Vor diesem Hintergrund appelliert Belian an seine Klienten, sich rechtzeitig mit der Nachfolge auseinanderzusetzen: „Es geht schließlich um das Lebenswerk, um die Sicherung von Vermögen und um Arbeitsplätze.“ Dabei gibt es verschiedene Optionen für die Gestaltung der Nachfolge. Horst Brandstätter, der im Juni 2015 verstorbene Alleininhaber des Playmobil-Herstellers Geobra Brandstätter, hatte schon 2004 in einem Interview erklärt: „Die Überführung der Firma in eine Stiftung ist angedacht.“ Damit hatte er eine Option angesprochen, die – von Großunternehmen abgesehen – bislang noch selten als Instrument der Nachfolgeregelung in Erwägung gezogen wird. Dabei ist Deutschland das Land mit den meisten Stiftungen in Europa: Nach Angaben des Bundesverbands Deutscher Stiftungen gibt es 20 784 rechtsfähige Stiftungen bürgerlichen Rechts (Stand 2014) mit einem Gesamtvermögen von rund 100 Mrd. Euro. In Bayern sind fast 3 800 Stiftungen registriert, davon rund 500 in Mittelfranken.

Die Einrichtung von Stiftungen hat eine lange Tradition: Die 1503 gegründete Dr. Lorenz Tucher’sche Stiftung des Nürnberger Patriziergeschlechts zählt zu den ältesten Familienstiftung Deutschlands. Heute setzt sie den Schwerpunkt ihrer Tätigkeit auf die Verwaltung und Entwicklung ihrer Liegenschaften. Die Förderung des Denkmalschutzes sowie von Kunst und Kultur obliegt der 2012 gegründeten gemeinnützigen Tucher’schen Kulturstiftung. Sie unterstützt beispielsweise die Arbeit von Nachwuchswissenschaftlern und engagiert sich im Patronat des Windsbacher Knabenchors.

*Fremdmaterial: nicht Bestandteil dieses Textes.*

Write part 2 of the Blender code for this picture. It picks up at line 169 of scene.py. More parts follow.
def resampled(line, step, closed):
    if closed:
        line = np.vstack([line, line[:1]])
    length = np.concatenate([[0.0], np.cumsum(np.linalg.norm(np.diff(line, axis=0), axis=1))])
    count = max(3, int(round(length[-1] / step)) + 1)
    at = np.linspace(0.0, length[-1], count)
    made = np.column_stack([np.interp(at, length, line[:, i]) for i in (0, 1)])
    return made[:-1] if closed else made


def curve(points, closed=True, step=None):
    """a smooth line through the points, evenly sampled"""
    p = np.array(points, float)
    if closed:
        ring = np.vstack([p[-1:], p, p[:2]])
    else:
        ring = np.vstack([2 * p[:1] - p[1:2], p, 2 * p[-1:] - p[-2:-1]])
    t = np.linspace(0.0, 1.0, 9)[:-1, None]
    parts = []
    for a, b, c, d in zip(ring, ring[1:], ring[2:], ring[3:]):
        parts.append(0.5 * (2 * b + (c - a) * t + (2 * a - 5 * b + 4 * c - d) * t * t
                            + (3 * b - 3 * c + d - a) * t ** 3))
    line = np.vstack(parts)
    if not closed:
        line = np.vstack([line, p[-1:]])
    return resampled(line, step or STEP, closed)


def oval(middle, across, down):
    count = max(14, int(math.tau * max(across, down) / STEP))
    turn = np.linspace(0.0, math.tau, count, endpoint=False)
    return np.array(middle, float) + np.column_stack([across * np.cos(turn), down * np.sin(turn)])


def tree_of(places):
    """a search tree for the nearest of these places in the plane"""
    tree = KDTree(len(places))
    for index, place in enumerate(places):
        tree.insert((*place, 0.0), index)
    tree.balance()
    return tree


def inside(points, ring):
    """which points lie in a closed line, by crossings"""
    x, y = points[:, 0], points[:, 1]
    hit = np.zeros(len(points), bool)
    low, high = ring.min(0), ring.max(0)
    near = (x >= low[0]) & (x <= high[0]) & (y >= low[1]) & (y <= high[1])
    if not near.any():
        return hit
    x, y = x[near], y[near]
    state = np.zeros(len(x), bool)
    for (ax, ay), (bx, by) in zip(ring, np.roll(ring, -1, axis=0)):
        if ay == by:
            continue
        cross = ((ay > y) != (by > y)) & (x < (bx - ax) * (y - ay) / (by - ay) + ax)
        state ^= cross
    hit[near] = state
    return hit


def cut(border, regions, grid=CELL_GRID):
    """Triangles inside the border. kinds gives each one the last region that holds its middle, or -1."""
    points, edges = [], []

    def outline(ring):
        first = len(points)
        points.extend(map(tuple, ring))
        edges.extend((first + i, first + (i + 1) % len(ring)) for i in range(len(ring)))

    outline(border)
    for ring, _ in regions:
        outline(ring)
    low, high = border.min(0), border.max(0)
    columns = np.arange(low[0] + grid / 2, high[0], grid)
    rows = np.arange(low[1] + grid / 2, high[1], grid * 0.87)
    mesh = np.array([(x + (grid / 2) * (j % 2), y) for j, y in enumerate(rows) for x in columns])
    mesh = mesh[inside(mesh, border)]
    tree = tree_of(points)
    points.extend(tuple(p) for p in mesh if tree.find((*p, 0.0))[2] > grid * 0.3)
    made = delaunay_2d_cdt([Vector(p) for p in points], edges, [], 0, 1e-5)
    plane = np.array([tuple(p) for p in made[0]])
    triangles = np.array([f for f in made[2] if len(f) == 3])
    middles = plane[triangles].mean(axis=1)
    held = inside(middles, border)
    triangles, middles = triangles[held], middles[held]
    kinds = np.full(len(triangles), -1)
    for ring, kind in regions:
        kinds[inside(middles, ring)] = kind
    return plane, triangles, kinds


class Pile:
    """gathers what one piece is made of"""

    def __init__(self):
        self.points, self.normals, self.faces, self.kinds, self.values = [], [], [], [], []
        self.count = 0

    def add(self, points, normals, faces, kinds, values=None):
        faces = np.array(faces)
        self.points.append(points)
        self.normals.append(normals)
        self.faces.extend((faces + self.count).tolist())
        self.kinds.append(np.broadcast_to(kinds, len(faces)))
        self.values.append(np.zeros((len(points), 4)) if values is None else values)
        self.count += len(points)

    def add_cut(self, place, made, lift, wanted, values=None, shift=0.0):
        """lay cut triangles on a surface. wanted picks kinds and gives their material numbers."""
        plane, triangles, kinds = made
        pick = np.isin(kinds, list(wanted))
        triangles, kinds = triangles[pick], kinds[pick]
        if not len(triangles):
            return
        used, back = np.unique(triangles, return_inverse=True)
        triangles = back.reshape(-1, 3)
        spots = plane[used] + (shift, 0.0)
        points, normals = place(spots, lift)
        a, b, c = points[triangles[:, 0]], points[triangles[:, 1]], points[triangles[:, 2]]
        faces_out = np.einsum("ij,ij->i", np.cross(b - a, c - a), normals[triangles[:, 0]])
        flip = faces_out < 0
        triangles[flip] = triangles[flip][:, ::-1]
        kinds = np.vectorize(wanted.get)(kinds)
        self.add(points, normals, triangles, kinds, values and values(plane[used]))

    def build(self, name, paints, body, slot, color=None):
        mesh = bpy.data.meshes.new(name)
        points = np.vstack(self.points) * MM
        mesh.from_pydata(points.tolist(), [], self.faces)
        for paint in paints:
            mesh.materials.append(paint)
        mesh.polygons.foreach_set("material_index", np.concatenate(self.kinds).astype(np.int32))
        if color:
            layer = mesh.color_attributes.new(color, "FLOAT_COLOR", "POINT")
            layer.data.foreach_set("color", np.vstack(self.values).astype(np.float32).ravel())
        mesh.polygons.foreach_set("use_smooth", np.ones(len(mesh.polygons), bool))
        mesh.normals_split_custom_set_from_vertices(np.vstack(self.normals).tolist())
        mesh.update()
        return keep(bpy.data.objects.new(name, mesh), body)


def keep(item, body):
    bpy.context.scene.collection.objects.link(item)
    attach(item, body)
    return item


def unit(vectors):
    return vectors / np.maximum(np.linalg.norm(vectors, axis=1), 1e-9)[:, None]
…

Stiftungen im Wirtschaftsleben

In dieser Rolle als Unterstützer sozialer Projekte und als Mäzene von Kultur und Wissenschaft haben sich Stiftungen im Non-Profit-Bereich fest etabliert. Aber Stiftungen können auch im Wirtschaftsleben wichtige und vielfältige Rollen übernehmen, beispielsweise als Investoren und Verwalter im Immobiliensektor, als Instrument der Nachfolgeplanung, als Anleger auf den Kapitalmärkten oder als Gesellschafter von Unternehmen.

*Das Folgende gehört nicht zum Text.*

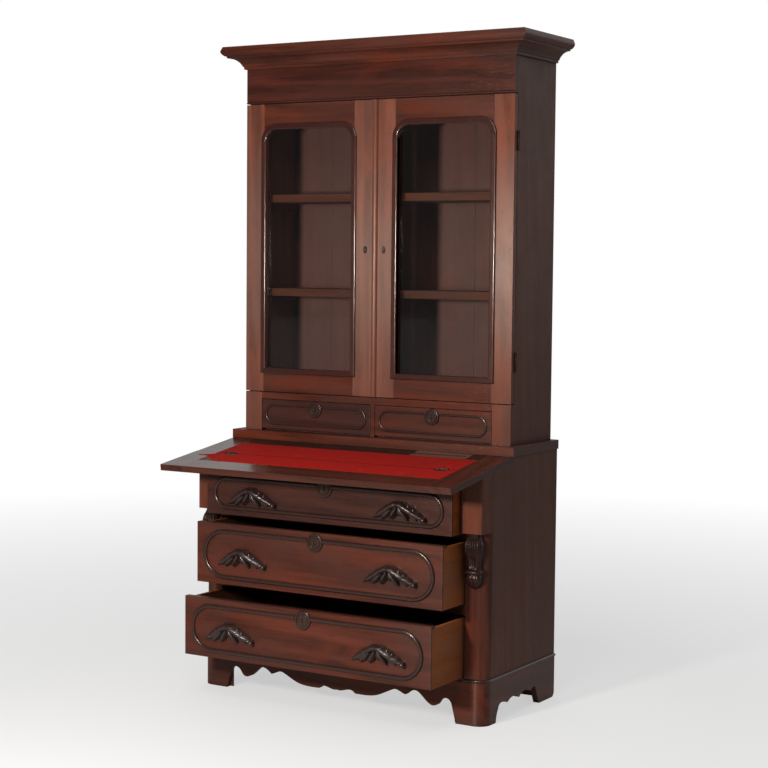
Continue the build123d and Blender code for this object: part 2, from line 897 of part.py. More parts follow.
def door_moulding(side):
    """The bead round the glass: a proud rounded flange, a lip inside the frame, and glazing strips."""
    middle_x = side * glass_middle_x
    with BuildPart() as bead:
        with BuildSketch(front_plane):
            add(arched_window(middle_x, moulding_cover))
        extrude(amount=moulding_proud)
        with BuildSketch(front_plane):
            add(arched_window(middle_x, -0.2))
        extrude(amount=door_face_y - glass_front_y)
        with BuildSketch(front_plane.offset(moulding_proud)):
            add(arched_window(middle_x, -moulding_lip))
        extrude(amount=-30, mode=Mode.SUBTRACT)
        rim = bead.faces().sort_by(Axis.Y)[0]
        fillet(rim.edges(), 4.0)
    # four thin strips hold the glass from behind
    strip_front = glass_front_y + glass_thickness
    strip_back = door_face_y + door_board
    low = glass_middle_z - frame_opening_half_height + 1
    high = glass_middle_z + frame_opening_half_height - 1
    left = middle_x - frame_opening_half_width + 1
    right = middle_x + frame_opening_half_width - 1
    strips = boards(
        (
            ((left, strip_front, low + 8), (left + 8, strip_back, high - opening_round)),
            ((right - 8, strip_front, low + 8), (right, strip_back, high - opening_round)),
            ((left, strip_front, low), (right, strip_back, low + 8)),
            ((left + opening_round, strip_front, high - 8), (right - opening_round, strip_back, high)),
        )
    )
    return [bead.part] + strips


def door_glass(side):
    """One pane, cut to the frame's opening."""
    with BuildPart() as pane:
        with BuildSketch(front_plane.offset(door_face_y - glass_front_y)):
            add(arched_window(side * glass_middle_x, -1))
        extrude(amount=-glass_thickness)
    return pane.part


def butt_leaf(side, hinge_z, on_door):
    """One leaf of a door hinge with its knuckle or knuckles round the pin axis."""
    front = door_face_y + door_board if on_door else case_front_y - door_leaf_board
    spans = ((-11.7, 11.7),) if on_door else ((-door_hinge_half, -12.0), (12.0, door_hinge_half))
    bore = door_pin_radius + pin_clearance if on_door else door_pin_radius + 0.02
    with BuildPart(mode=Mode.PRIVATE) as leaf:
        near, far = side * door_leaf_inner, side * door_outer_x
        board(
            (min(near, far), front, hinge_z - door_hinge_half),
            (max(near, far), front + door_leaf_board, hinge_z + door_hinge_half),
        )
        for low, high in spans:
            near, far = side * door_outer_x, side * door_pin_x
            board(
                (min(near, far), front, hinge_z + low),
                (max(near, far), front + door_leaf_board, hinge_z + high),
            )
            with BuildSketch(Plane.XY.offset(hinge_z + low)):
                with Locations((side * door_pin_x, door_pin_y)):
                    Circle(door_knuckle_radius)
            extrude(amount=high - low)
        with BuildSketch(Plane.XY.offset(hinge_z - door_hinge_half - 1)):
            with Locations((side * door_pin_x, door_pin_y)):
                Circle(bore)
        extrude(amount=2 * door_hinge_half + 2, mode=Mode.SUBTRACT)
    return leaf.part


def keyhole(x, z, size):
    """A keyhole outline: a round bow of the given radius over a narrower slot."""
    with BuildSketch(mode=Mode.PRIVATE) as outline:
        with Locations((x, z + size * 0.9)):
            Circle(size)
        with Locations((x, z - size * 0.6)):
            Rectangle(size * 0.9, size * 3.2)
    return outline.sketch


def door_lock(side, meeting_x, x):
    """A keyhole plate on the front and the lock case screwed to the back of the stile."""
    back = door_face_y + door_board
    near, far = meeting_x + side * 2, meeting_x + side * 52
    with BuildPart() as lock:
        with BuildSketch(front_plane):
            with Locations((x, escutcheon_z)):
                Ellipse(7, 12)
        extrude(amount=1.4)
        with BuildSketch(front_plane.offset(2)):
            add(keyhole(x, escutcheon_z, 2.2))
        extrude(amount=-4, mode=Mode.SUBTRACT)
        board((min(near, far), back, escutcheon_z - 30), (max(near, far), back + 11, escutcheon_z + 30))
    return lock.part


for name, side in (("left", -1), ("right", 1)):
    save_group(door_frame(side, door_edges[name]), f"{name}_door_frame")
    save_group(door_moulding(side), f"{name}_door_moulding")
    save(door_glass(side), f"{name}_door_glass")
    save(door_lock(side, door_edges[name], escutcheon_xs[name]), f"{name}_door_lock")
    with BuildPart() as door_leaves:
        for hinge_z in door_hinge_zs:
            add(butt_leaf(side, hinge_z, True))
    save(door_leaves.part, f"{name}_door_hinge_leaves")

astragal_half = 10.0
astragal_middle = 4.0

with BuildPart() as door_astragal:
    with BuildSketch(Plane.XY.offset(door_bottom)):
        with BuildLine():
            left, right = astragal_middle - astragal_half, astragal_middle + astragal_half
            Line((left, door_face_y), (right, door_face_y))
            Line((right, door_face_y), (right, door_face_y - 2))
            ThreePointArc(
                (right, door_face_y - 2),
                (astragal_middle, door_face_y - 9),
                (left, door_face_y - 2),
            )
            Line((left, door_face_y - 2), (left, door_face_y))
        make_face()
    extrude(amount=door_top - door_bottom)
save(door_astragal.part, "door_astragal")

with BuildPart() as door_hinge_case_leaves:
    for side in sides:
        for hinge_z in door_hinge_zs:
            add(butt_leaf(side, hinge_z, False))
            with BuildSketch(Plane.XY.offset(hinge_z - door_hinge_half)):
                with Locations((side * door_pin_x, door_pin_y)):
                    Circle(door_pin_radius)
            extrude(amount=2 * door_hinge_half)
save(door_hinge_case_leaves.part, "door_hinge_case_leaves")

# ---------------------------------------------------------------------------------------------
# Drawers
# ---------------------------------------------------------------------------------------------


def drawer_box(half, middle_x, face_y, front_thick, low_z, high_z, back, side_thick):
    """Two sides set into the drawer front's ends, a back and a bottom."""
    left, right = middle_x - half, middle_x + half
    front_y = face_y + front_thick
    side_front_y = face_y + front_lap
    inner_left, inner_right = left + side_thick, right - side_thick
    inner_back = back - side_thick
    bottom_z = low_z + 8
    return boards(
        (
            ((left, side_front_y, low_z), (inner_left, back, high_z)),
            ((inner_right, side_front_y, low_z), (right, back, high_z)),
            ((inner_left, inner_back, low_z), (inner_right, back, high_z - 6)),
            ((inner_left, front_y, bottom_z), (inner_right, inner_back, bottom_z + drawer_bottom_board)),
        )
    )


def drawer_front(low, high, box_half, side_thick, side_low_z, side_high_z, rounding):
    """A drawer front, rounded in front and cut away behind its ends for the drawer sides."""
    middle_x = (low[0] + high[0]) / 2
    with BuildPart() as front:
        board(low, high)
        fillet(front.faces().sort_by(Axis.Y)[0].edges(), rounding)
        for side in sides:
            inner_x = middle_x + side * (box_half - side_thick)
            outer_x = middle_x + side * (high[0] - middle_x + 1)
            with Locations(((inner_x + outer_x) / 2, 0, (side_low_z + side_high_z) / 2)):
                with Locations((0, (low[1] + front_lap + high[1] + 1) / 2, 0)):
                    Box(
                        abs(outer_x - inner_x),
                        high[1] + 1 - low[1] - front_lap,
                        side_high_z - side_low_z,
                        mode=Mode.SUBTRACT,
                    )
    return front.part


def oval_moulding(face_y, middle, half_length, half_height, width, proud, ring_z, ring_radius):
    """An oval-ended bead planted on a drawer front, broken where the keyhole ring sits."""
    middle_x, middle_z = middle
    plane = Plane(origin=(middle_x, face_y, middle_z), x_dir=(1, 0, 0), z_dir=(0, -1, 0))
    with BuildPart() as bead:
        with BuildSketch(plane):
            SlotOverall(2 * half_length, 2 * half_height)
            SlotOverall(2 * (half_length - width), 2 * (half_height - width), mode=Mode.SUBTRACT)
        extrude(amount=proud)
        rim = bead.faces().sort_by(Axis.Y)[0]
        fillet(rim.edges(), min(proud, width / 2) * 0.8)
        with BuildSketch(plane):
            with Locations((0, ring_z - middle_z)):
                Circle(ring_radius + 0.3)
        extrude(amount=proud + 2, mode=Mode.SUBTRACT)
    return bead.part


def drawer_lock(face_y, front_thick, middle_x, ring_z, ring_radius, top_z):
    """A turned keyhole ring on the front and the lock case on the back of the drawer front."""
    plane = Plane(origin=(0, face_y, 0), x_dir=(1, 0, 0), z_dir=(0, -1, 0))
    back = face_y + front_thick
    with BuildPart() as lock:
        with BuildSketch(plane):
            with Locations((middle_x, ring_z)):
                Circle(ring_radius)
        extrude(amount=6.5)
        outer_edge = lock.faces().sort_by(Axis.Y)[0].edges()
        fillet(outer_edge, 3.0)
        # two turned steps down to the plate round the keyhole
        with BuildSketch(plane.offset(5.2)):
            with Locations((middle_x, ring_z)):
                Circle(ring_radius * 0.76)
        extrude(amount=5, mode=Mode.SUBTRACT)
        with BuildSketch(plane.offset(2.6)):
            with Locations((middle_x, ring_z)):
                Circle(ring_radius * 0.76)
                Circle(ring_radius * 0.68, mode=Mode.SUBTRACT)
        extrude(amount=5, mode=Mode.SUBTRACT)
        with BuildSketch(plane.offset(3.6)):
            with Locations((middle_x, ring_z)):
                Circle(ring_radius * 0.52)
        extrude(amount=5, mode=Mode.SUBTRACT)
        with BuildSketch(plane.offset(7)):
            add(keyhole(middle_x, ring_z, ring_radius * 0.13))
        extrude(amount=-9, mode=Mode.SUBTRACT)
        board((middle_x - 26, back, top_z - 46), (middle_x + 26, back + 10, top_z - 8))
    return lock.part


pull_middle_x = 284.0
pull_reach = 32.0
pull_top = ((-101, -14), (-66, 6), (-30, 27), (-8, 34), (12, 31), (44, 13), (76, -3), (101, -16))
pull_right_lobe = ((70, -21), (50, -17), (38, -29), (20, -29), (8, -21))
pull_left_lobe = ((-6, -32), (-24, -29), (-36, -18), (-54, -24), (-78, -21))
pull_outline = pull_top + pull_right_lobe + pull_left_lobe


def leaf_pulls(face_y, middle_z):
    """Two carved leaf pulls planted on a drawer front."""
    with BuildPart() as pulls:
        for side in sides:
            plane = Plane(
                origin=(side * pull_middle_x, face_y, middle_z), x_dir=(1, 0, 0), z_dir=(0, -1, 0)
            )
            with BuildSketch(plane):
                with BuildLine():
                    Polyline(*pull_outline, close=True)
                make_face()
            extrude(amount=10)
            ridge = [(x * 0.45, z * 0.4 + 4) for x, z in pull_outline]
            base = [(x * 0.93, z * 0.9) for x, z in pull_outline]
            with BuildSketch(plane.offset(10)):
                with BuildLine():
                    Polyline(*base, close=True)
                make_face()
            with BuildSketch(plane.offset(pull_reach)):
                with BuildLine():
                    Polyline(*ridge, close=True)
                make_face()
            loft(ruled=True)
    return pulls.part


long_moulding_half = 443.0
long_moulding_width = 14.0
long_moulding_margin = 18.0  # from the bead to the drawer front's upper and lower edges
long_moulding_proud = 7.0
ring_radius = 30.0

for name in drawer_names:
    face_y = drawer_shut_faces[name] - drawer_open_by[name]
    low_z, high_z = drawer_bottoms[name], drawer_tops[name]
    middle_z = (low_z + high_z) / 2
    ring_z = high_z - ring_radius - 1
    box_back_y = 330.0 - drawer_open_by[name]
    front = drawer_front(
        (-long_front_half, face_y, low_z),
        (long_front_half, face_y + drawer_front_board, high_z),
        long_box_half,
        drawer_side_board,
        low_z,
        high_z - 7,
        1.2,
    )
    save(front, f"{name}_drawer_front")
    box = drawer_box(
        long_box_half,
        0,
        face_y,
        drawer_front_board,
        low_z,
        high_z - 7,
        box_back_y,
        drawer_side_board,
    )
    save_group(box, f"{name}_drawer_box")
    bead = oval_moulding(
        face_y,
        (0, middle_z),
        long_moulding_half,
        (high_z - low_z) / 2 - long_moulding_margin,
        long_moulding_width,
        long_moulding_proud,
        ring_z,
        ring_radius,
    )
    save(bead, f"{name}_drawer_moulding")
    save(leaf_pulls(face_y, middle_z - 4), f"{name}_drawer_pulls")
    lock = drawer_lock(face_y, drawer_front_board, 0, ring_z, ring_radius, high_z)
    save(lock, f"{name}_drawer_lock")

small_front_board = 18.0
small_low = 874.0
small_high = 975.0
small_half = 220.5
small_middle_x = 230.0
small_ring_radius = 27.0
small_box_top = 968.0
small_side_board = 10.0
small_box_back = 330.0

for name, side in (("left", -1), ("right", 1)):
    middle_x = side * small_middle_x
    ring_z = small_high - small_ring_radius - 0.5
    # the box runs over the case bottom, so it starts higher than the front
    front = drawer_front(
        (middle_x - small_half, door_face_y, small_low),
        (middle_x + small_half, door_face_y + small_front_board, small_high),
        small_half - 1.5,
        small_side_board,
        case_bottom_top + 1,
        small_box_top,
        1.0,
    )
    save(front, f"{name}_small_drawer_front")
    box = drawer_box(
        small_half - 1.5,
        middle_x,
        door_face_y,
        small_front_board,
        case_bottom_top + 1,
        small_box_top,
        small_box_back,
        small_side_board,
    )
    save_group(box, f"{name}_small_drawer_box")
    bead = oval_moulding(
        door_face_y,
        (middle_x, (small_low + small_high) / 2),
        206.0,
        36.0,
        8.0,
        4.5,
        ring_z,
        small_ring_radius,
    )
    save(bead, f"{name}_small_drawer_moulding")
    lock = drawer_lock(
        door_face_y, small_front_board, middle_x, ring_z, small_ring_radius, small_high
    )
    save(lock, f"{name}_small_drawer_lock")
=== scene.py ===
"""The looks of the secretary desk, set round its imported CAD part.

Procedural wood, metal, felt and glass on the CAD nodes; carved pulls, carved corbels and cut felts
in place of their plain stand-ins; the camera, lamps, floor and surroundings. Metres, Z up, and the
desk's front faces -Y.
"""

from math import atan2, cos, exp, pi, sin, sqrt

import bmesh
import bpy
from mathutils import Matrix, Vector


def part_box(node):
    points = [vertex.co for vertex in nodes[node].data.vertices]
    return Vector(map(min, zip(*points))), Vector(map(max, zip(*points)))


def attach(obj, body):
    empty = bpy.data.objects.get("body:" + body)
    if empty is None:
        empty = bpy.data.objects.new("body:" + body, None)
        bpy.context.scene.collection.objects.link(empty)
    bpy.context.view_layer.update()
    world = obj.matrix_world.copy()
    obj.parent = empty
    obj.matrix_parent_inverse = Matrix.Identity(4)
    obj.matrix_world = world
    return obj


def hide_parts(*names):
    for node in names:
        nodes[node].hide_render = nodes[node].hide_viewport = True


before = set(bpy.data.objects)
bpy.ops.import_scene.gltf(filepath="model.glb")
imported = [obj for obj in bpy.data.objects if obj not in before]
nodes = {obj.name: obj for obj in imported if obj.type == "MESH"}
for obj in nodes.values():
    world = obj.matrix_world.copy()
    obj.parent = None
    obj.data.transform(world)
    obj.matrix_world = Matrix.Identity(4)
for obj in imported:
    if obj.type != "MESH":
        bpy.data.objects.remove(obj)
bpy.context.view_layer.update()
scene = bpy.context.scene
SIDES = (-1, 1)
LONG_DRAWERS = ("upper", "middle", "lower")
SMALL_DRAWERS = ("left_small", "right_small")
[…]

Ein Beispiel dafür ist das Nürnberger Traditionsunternehmen Staedtler: Der Hersteller von Schreib-, Zeichen- und Kreativprodukten zählt zu den ältesten Industrieunternehmen Deutschlands. Seit 1997 werden sämtliche Anteile der Staedtler Gruppe von der Staedtler Stiftung gehalten, einer öffentlichen Stiftung des bürgerlichen Rechts, die der Gemeinnützigkeit verpflichtet ist. In ihrer Satzung sind die Unterstützung kultureller Projekte und die Förderung der inländischen wissenschaftlichen Forschung als Stiftungszweck festgeschrieben. Im Fokus stehen dabei die Universität Erlangen-Nürnberg und die Technische Hochschule Nürnberg – nach dem Leitmotto „Ideen und Wissen sind das Kapital der Zukunft“. Seit ihrer Gründung hat die Staedtler Stiftung über zehn Mio. Euro für mehr als 300 gemeinnützige Projekte in Wissenschaft und Kultur gespendet.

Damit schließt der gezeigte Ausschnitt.